When she eventually did find work she says it involved the harsh back-breaking task of harvesting corn, wheat, cotton and even opium. A typical workday was 12 hours or more.
She battled extreme winter weather conditions with temperatures dropping as low as -45 Celsius.
Mrs Collins says she always knew her book would make a great movie.
"I think it's a good story to make into a movie. There's romance and different scenery.

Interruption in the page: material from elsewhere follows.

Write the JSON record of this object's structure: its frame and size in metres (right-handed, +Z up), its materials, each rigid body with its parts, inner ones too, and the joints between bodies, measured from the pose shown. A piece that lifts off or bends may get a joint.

It would make a beautiful picture," she says.
She has been approached by producers and directors from New Zealand, China and the United States but has yet to decide who she will chose with.
She would, however, like to see actress Zhang Ziyi, star of blockbusters such as Crouching Tiger Hidden Dragon and Memoirs of a Geisha, to play her in the movie.
Mrs Collins has just returned from Beijing with her daughter where she gave talks about her life and her book.
She says she was treated like a celebrity and had queues of people wanting autographs and photos taken with her.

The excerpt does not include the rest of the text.